Saved entries
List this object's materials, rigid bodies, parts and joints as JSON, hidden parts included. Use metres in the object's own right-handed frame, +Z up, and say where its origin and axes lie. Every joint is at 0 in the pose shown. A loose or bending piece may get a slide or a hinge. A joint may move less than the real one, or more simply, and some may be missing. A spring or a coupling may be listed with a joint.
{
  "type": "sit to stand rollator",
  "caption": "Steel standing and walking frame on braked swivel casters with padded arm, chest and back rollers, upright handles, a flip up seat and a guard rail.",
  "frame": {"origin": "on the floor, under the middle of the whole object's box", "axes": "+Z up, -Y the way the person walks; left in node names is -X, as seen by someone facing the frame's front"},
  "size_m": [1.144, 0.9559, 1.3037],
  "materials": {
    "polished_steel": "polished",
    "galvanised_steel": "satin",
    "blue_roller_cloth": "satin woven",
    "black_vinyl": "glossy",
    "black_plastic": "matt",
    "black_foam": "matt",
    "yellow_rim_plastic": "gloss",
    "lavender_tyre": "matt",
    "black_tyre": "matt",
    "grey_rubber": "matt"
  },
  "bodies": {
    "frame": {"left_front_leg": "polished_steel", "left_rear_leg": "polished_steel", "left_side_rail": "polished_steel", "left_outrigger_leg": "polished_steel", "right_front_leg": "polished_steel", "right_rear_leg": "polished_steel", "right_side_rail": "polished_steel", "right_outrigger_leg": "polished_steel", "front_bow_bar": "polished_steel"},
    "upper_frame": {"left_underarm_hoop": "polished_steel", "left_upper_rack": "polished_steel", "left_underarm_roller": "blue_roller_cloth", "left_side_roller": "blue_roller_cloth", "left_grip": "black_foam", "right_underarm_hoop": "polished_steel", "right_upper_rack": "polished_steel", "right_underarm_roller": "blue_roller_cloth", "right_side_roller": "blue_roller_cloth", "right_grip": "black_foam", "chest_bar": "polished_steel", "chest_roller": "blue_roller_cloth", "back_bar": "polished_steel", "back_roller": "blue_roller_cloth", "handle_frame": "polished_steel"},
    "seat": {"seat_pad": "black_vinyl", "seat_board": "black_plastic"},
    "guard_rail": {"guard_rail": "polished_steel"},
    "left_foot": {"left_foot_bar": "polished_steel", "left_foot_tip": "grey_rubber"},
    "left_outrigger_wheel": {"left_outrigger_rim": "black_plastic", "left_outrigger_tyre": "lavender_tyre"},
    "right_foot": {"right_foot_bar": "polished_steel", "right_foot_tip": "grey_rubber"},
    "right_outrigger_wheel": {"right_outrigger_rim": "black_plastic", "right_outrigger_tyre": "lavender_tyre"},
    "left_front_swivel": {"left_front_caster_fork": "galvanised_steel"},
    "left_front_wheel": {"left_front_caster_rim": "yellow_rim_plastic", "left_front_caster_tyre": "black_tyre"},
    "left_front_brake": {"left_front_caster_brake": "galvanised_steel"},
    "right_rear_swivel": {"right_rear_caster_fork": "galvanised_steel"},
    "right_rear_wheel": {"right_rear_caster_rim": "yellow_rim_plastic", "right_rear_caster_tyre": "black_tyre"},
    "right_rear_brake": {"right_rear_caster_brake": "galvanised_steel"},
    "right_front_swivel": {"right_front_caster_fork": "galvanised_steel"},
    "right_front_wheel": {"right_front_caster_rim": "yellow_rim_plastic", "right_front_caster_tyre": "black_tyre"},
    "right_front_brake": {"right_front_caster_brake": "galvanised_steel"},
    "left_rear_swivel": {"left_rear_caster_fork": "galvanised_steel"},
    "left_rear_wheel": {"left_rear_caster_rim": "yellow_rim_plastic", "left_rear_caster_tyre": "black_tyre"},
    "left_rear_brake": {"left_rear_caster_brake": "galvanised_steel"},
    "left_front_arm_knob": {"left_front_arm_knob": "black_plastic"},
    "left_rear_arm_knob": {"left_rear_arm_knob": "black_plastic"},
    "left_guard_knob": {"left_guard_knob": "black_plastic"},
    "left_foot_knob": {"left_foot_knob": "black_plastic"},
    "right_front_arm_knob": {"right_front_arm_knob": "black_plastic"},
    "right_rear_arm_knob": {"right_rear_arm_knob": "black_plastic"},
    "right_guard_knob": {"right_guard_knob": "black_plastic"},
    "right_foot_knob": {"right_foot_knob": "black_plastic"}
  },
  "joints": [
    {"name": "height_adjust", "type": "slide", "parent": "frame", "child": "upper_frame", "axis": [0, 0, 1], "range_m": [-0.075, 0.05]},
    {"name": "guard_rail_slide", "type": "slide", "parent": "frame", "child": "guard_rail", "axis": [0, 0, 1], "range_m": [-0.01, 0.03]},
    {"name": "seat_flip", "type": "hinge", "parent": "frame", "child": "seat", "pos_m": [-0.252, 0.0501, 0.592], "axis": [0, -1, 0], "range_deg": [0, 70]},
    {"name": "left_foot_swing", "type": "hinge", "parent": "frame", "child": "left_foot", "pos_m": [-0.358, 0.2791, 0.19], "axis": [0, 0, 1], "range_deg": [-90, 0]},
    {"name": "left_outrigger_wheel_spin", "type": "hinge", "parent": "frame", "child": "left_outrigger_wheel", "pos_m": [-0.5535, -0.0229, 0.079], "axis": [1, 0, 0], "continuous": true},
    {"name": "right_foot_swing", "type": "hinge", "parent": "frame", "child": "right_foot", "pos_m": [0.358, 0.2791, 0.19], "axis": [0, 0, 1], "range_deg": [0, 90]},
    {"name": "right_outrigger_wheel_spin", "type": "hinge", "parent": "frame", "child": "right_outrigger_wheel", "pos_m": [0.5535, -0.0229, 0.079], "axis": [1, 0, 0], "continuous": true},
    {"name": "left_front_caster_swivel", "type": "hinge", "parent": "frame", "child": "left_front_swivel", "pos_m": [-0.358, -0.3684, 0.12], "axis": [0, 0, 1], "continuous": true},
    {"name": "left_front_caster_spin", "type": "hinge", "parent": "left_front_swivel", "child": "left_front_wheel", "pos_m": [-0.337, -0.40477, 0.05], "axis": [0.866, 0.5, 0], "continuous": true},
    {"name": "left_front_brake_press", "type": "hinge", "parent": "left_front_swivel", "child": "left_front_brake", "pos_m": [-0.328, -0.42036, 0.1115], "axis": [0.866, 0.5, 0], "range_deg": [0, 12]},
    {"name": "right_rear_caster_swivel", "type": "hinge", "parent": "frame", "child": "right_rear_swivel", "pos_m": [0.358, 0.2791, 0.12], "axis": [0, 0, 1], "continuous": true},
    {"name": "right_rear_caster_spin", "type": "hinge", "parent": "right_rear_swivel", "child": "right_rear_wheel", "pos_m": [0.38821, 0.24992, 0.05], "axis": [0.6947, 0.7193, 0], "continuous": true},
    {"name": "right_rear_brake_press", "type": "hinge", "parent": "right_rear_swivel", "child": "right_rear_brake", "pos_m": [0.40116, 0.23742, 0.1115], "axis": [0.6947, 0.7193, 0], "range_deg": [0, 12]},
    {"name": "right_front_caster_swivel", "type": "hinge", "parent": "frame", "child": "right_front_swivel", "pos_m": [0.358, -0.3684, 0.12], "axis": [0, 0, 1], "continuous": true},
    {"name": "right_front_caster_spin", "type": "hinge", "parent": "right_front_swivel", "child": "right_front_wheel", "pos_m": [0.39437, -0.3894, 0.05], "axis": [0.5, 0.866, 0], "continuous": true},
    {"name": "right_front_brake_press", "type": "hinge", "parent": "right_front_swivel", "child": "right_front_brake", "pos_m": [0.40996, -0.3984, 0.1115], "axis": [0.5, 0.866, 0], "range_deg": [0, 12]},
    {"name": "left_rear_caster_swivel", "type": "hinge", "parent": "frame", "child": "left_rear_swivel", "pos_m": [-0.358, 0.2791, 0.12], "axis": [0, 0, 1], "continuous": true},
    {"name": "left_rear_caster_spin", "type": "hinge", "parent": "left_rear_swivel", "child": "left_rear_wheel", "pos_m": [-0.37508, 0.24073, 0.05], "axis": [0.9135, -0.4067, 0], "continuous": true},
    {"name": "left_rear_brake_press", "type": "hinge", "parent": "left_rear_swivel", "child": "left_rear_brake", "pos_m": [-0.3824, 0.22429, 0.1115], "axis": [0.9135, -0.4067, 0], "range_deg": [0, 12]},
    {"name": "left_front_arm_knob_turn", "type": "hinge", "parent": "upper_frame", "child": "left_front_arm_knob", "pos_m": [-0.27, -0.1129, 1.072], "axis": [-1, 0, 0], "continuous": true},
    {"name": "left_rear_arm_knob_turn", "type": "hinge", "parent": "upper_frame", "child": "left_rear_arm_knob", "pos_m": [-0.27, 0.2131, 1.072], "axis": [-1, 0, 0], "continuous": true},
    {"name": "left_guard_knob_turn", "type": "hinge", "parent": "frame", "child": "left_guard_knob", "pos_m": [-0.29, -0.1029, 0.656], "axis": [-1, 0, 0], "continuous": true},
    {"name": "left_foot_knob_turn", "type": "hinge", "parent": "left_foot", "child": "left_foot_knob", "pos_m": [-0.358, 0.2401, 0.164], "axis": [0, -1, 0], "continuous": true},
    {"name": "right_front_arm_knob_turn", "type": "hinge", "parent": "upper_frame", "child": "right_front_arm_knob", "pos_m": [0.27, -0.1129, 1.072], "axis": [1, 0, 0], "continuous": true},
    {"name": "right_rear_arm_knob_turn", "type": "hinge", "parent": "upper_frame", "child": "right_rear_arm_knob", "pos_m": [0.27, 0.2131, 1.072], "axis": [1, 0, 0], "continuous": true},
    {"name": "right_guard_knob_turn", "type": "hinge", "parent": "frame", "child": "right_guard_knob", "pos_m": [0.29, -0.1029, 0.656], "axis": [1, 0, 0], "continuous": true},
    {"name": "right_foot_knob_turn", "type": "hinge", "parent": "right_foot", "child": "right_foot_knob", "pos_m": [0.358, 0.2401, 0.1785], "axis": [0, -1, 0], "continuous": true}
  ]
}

--

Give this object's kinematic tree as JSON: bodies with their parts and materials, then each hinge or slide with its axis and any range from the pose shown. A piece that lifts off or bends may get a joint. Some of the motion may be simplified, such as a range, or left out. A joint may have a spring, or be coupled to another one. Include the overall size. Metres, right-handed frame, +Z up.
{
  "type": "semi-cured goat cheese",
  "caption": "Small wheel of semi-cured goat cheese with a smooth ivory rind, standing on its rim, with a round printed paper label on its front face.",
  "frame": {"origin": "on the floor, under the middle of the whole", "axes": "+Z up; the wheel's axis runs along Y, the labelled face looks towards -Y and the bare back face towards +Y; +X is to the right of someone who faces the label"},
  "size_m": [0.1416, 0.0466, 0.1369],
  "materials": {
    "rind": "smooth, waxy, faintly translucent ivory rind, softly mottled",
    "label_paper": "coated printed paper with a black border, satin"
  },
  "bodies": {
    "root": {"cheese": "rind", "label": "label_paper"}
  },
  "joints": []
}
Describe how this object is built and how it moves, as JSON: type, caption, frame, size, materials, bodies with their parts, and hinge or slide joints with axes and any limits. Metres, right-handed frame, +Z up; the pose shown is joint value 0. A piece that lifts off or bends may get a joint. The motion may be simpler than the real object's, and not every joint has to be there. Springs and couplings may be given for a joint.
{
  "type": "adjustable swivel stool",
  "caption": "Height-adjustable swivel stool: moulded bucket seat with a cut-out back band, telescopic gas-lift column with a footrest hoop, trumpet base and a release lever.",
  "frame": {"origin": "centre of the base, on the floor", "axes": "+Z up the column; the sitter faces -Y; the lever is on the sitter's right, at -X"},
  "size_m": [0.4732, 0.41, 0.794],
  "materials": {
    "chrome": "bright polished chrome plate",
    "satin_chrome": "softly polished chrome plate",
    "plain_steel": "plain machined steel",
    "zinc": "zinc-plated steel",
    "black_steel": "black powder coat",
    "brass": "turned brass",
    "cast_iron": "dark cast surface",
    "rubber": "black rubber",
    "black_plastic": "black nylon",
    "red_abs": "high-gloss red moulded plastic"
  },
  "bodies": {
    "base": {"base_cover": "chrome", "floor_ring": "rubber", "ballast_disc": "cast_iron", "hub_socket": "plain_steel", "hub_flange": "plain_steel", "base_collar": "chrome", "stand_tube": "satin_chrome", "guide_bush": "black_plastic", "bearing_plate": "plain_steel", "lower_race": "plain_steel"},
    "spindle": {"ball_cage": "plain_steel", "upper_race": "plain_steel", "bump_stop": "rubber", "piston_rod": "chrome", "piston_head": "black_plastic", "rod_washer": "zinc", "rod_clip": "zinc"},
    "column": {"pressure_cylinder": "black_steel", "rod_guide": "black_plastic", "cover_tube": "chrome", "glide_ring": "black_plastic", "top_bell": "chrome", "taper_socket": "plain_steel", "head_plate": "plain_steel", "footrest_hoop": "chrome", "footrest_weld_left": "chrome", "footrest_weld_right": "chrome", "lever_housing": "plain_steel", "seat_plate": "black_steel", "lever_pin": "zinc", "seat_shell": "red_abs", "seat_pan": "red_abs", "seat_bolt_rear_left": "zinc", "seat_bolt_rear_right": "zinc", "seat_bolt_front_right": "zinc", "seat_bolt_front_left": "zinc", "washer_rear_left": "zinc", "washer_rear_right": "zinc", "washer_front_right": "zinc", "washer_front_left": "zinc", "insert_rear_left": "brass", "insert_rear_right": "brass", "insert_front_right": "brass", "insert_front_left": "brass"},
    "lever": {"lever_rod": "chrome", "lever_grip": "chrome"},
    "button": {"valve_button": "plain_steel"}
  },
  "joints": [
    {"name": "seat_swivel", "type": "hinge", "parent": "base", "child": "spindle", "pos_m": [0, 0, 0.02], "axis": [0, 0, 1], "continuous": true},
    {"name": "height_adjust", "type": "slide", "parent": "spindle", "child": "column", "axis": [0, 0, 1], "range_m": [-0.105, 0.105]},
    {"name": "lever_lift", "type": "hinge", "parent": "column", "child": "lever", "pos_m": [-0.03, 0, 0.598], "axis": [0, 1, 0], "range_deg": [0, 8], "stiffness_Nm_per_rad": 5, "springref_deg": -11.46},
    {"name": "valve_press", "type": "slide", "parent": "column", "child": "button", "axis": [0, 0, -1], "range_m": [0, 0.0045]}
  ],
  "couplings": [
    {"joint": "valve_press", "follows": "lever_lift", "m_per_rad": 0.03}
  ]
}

---

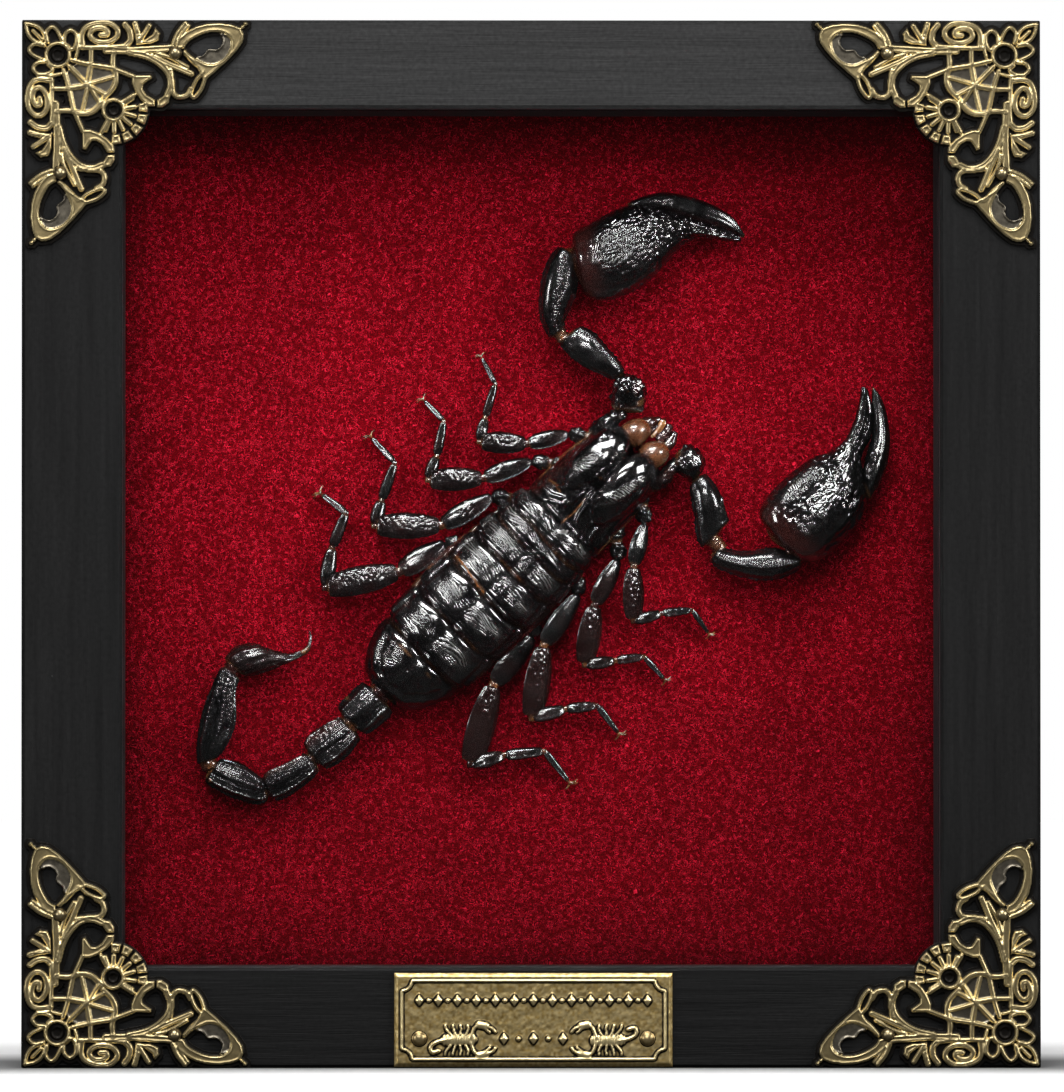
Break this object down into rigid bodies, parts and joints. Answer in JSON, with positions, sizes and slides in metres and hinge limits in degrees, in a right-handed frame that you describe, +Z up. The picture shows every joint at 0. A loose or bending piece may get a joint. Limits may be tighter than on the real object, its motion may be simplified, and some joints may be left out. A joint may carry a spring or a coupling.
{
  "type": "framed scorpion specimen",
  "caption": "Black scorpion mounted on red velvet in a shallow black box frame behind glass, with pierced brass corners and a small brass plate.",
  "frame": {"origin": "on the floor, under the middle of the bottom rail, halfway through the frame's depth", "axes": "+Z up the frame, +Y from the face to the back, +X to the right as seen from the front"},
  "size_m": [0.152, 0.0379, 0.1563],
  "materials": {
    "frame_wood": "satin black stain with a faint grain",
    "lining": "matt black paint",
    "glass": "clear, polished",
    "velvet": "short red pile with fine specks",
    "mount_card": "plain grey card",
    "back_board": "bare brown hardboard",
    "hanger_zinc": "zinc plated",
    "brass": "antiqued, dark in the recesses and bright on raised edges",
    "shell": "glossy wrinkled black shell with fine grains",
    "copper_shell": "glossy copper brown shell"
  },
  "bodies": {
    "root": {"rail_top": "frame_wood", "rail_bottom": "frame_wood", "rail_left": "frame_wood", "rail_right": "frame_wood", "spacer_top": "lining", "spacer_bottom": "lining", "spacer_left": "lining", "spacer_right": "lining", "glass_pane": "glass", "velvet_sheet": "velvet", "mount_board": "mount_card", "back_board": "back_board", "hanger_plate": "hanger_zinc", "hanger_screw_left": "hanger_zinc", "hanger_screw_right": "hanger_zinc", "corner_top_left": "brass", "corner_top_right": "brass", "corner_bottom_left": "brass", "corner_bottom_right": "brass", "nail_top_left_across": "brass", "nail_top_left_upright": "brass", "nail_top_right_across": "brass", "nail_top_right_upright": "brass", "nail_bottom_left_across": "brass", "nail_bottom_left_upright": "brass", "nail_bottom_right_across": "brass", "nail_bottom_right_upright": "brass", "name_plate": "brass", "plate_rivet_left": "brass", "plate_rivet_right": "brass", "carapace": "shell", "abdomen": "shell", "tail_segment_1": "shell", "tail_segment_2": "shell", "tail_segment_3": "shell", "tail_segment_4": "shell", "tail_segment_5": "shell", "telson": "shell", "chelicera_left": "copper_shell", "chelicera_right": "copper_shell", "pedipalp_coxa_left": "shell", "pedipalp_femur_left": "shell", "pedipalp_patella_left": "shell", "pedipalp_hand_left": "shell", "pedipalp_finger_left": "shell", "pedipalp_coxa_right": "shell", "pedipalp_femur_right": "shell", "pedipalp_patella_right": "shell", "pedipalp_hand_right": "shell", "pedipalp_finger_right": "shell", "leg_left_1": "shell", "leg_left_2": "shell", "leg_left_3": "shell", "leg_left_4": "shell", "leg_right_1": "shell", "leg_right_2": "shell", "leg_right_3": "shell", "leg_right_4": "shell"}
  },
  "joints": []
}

■ EXERCISE
Give only the count of lines in the data that include the string "bends".

■ THE REPLY
2